Pub Date: July 12th, 2017
ISBN: 978-0-692-91225-6
Publisher: Omsk Publishing

A successful businessman’s involvement with a woman determined to rescue sex trafficking victims exposes the underbelly of the New Russia in this noir-esque character study.

Nikolai Delov, pushing age 50, co-owns with his brother “the largest family-owned trucking company in the Russian Federation,” a company his truck driver father founded. Delov is a public success. He proudly displays a photo of himself receiving an entrepreneurial award from President Boris Yeltsin (“A perfect example of what a renewed Russia is all about”). His private life, though, is in more of a shambles. Divorced, he suffers strained relations with his son, Valentin, a talented artist with no interest in joining the family business, who is trying to open his own gallery. One morning, Delov is visited by Inessa Zorina, who runs a foundation that provides “ ‘safe environments’ for girls escaping the sex trade.” In their initial meeting, she is simply seeking a financial donation to establish housing for the young women, but things get interesting when she prevails upon him to help her rescue a young woman from her pimp.

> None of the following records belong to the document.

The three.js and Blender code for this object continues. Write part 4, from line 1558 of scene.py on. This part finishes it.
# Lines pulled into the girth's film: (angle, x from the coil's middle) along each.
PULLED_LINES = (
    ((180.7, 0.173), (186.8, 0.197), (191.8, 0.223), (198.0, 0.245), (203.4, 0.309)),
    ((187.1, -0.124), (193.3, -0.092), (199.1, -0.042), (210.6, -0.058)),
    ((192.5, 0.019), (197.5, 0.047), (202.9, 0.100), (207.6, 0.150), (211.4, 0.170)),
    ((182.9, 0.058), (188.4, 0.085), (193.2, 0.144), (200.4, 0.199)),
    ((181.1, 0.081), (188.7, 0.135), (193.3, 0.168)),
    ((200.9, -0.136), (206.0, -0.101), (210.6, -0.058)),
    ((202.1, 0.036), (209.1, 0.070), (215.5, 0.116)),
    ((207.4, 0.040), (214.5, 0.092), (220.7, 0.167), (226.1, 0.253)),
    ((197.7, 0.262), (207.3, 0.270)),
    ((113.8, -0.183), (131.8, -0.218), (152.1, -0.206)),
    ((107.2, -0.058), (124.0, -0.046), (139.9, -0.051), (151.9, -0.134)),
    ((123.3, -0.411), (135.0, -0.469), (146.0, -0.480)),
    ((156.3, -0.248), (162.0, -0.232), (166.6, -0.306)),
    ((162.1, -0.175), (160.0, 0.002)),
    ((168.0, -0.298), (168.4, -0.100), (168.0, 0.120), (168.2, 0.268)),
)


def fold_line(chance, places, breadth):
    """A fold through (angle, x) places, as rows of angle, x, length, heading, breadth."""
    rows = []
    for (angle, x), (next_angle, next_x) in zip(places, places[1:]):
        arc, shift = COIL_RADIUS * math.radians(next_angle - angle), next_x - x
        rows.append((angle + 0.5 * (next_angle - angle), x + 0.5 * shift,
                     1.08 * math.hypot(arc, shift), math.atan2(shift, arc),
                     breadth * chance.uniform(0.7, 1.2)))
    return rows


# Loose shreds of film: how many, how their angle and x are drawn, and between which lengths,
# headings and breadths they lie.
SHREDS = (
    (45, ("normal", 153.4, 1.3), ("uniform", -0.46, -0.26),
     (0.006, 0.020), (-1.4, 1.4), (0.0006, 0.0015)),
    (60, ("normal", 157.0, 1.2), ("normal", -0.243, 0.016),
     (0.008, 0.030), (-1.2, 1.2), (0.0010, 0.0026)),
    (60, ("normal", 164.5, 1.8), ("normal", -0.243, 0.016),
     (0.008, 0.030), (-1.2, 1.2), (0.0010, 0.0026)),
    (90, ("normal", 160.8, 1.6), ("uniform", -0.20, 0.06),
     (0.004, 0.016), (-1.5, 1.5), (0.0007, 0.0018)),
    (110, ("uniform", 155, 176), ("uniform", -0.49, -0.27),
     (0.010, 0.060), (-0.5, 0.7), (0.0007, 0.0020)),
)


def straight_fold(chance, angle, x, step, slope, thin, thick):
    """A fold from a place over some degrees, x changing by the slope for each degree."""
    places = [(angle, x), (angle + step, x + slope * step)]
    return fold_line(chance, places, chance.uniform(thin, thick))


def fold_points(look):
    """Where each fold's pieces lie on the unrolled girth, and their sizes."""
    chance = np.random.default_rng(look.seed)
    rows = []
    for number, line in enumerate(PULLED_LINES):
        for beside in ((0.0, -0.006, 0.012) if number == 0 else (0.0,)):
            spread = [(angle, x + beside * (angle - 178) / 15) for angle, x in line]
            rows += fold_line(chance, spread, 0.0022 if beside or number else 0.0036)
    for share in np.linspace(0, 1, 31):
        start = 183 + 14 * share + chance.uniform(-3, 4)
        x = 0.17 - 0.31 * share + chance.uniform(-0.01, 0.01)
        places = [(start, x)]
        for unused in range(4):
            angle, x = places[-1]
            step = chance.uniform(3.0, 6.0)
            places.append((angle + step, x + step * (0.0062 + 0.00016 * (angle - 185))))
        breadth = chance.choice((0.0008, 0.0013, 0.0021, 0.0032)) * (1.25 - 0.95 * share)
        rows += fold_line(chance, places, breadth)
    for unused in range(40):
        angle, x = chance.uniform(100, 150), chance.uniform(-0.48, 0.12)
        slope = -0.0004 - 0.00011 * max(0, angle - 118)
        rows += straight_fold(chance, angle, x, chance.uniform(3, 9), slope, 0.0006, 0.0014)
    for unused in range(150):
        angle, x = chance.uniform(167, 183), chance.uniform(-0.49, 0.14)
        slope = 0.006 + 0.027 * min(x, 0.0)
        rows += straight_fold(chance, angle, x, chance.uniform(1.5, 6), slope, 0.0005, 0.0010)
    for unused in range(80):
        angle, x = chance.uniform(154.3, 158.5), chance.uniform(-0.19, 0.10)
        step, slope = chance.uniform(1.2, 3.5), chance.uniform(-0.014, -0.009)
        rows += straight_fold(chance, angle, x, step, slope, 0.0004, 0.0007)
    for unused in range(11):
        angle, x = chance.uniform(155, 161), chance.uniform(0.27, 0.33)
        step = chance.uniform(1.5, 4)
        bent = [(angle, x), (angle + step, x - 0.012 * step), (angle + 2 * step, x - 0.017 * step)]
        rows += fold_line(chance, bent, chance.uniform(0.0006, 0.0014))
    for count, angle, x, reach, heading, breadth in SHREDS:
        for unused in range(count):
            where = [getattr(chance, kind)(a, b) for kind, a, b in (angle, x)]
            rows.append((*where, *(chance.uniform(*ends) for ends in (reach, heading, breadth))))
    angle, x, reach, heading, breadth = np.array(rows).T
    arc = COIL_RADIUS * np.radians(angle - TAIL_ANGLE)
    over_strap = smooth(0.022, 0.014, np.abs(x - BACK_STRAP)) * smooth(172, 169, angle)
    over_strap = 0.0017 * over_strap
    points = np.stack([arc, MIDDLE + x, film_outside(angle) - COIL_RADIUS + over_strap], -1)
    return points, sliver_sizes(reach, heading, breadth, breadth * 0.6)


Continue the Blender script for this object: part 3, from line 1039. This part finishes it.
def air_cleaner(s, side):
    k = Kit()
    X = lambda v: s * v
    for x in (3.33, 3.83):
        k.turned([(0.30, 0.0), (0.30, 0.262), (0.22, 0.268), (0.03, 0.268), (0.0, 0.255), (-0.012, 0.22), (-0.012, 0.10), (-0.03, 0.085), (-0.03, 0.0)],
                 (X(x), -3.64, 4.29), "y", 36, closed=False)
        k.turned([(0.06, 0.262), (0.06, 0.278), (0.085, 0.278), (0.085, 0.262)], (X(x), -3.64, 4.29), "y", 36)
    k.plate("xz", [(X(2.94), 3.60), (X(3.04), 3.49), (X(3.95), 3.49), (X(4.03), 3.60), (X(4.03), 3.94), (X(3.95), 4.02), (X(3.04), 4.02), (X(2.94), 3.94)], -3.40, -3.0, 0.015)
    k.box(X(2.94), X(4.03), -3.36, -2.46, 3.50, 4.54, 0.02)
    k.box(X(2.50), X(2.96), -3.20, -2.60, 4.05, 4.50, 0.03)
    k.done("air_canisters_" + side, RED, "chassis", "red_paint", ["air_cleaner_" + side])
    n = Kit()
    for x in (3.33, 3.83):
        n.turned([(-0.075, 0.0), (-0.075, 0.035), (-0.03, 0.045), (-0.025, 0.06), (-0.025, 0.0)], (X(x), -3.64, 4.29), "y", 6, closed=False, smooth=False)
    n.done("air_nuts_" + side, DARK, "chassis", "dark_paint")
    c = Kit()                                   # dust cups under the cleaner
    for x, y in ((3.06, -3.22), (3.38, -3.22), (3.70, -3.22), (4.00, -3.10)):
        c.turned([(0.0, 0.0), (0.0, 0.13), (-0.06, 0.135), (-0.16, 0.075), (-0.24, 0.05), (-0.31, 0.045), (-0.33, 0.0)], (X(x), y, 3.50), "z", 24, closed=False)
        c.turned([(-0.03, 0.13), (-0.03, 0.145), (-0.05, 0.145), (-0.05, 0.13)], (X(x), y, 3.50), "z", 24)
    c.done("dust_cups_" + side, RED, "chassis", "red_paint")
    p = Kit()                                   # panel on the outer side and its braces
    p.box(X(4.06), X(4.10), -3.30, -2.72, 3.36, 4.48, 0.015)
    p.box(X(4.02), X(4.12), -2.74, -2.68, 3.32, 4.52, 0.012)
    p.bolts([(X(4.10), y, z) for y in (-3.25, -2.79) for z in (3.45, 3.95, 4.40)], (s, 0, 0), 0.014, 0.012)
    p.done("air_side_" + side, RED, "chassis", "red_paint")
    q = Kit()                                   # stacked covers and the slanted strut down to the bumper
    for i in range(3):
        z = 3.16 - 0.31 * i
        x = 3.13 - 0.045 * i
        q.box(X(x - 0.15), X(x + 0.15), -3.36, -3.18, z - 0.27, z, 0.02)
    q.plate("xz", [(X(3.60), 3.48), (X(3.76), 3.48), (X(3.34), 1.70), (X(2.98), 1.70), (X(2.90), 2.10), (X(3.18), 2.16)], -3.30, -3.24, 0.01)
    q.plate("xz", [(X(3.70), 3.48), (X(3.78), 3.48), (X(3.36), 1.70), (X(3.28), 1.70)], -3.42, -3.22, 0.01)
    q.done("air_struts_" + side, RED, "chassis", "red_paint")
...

The entrepreneur’s growing relationship with Zorina puts him at further odds with powerful business rival Vladimir Konstantinov, the scion of a Yeltsin-era oligarch. Delov uses this competitor as a benchmark to measure his own success (“An unfair standard…since Vladimir Konstantinov was anything but a truck driver’s son”). Is Konstantinov jealous of Delov and Zorina’s affair? Is it just a coincidence that Valentin is arrested and charged with being a Banksey-like covert graffiti-tagger? In a striking plot development, Delov himself comes under investigation when it appears a branch of his company is involved in the trafficking of young women. Dante (The Tiger’s Wedding, 2012) has crafted an engrossing novel with an evocative and authentic sense of place and an engaging protagonist facing myriad challenges (“If something dire happened to him, what might become of the company?”). In noir tradition, Delov finds his world upended by dark forces of which he is aware but had always been able to navigate. “Corruption is a terrible thing,” he notes at one point, “until it works in your favor.” That is a statement as true in Putin-era Russia as it was in Raymond Chandler’s Los Angeles or Mayor Richard J. Daley’s Chicago.

The sympathetic and flawed lead character puts a haunting human face on contemporary Russia, often demonized by the media.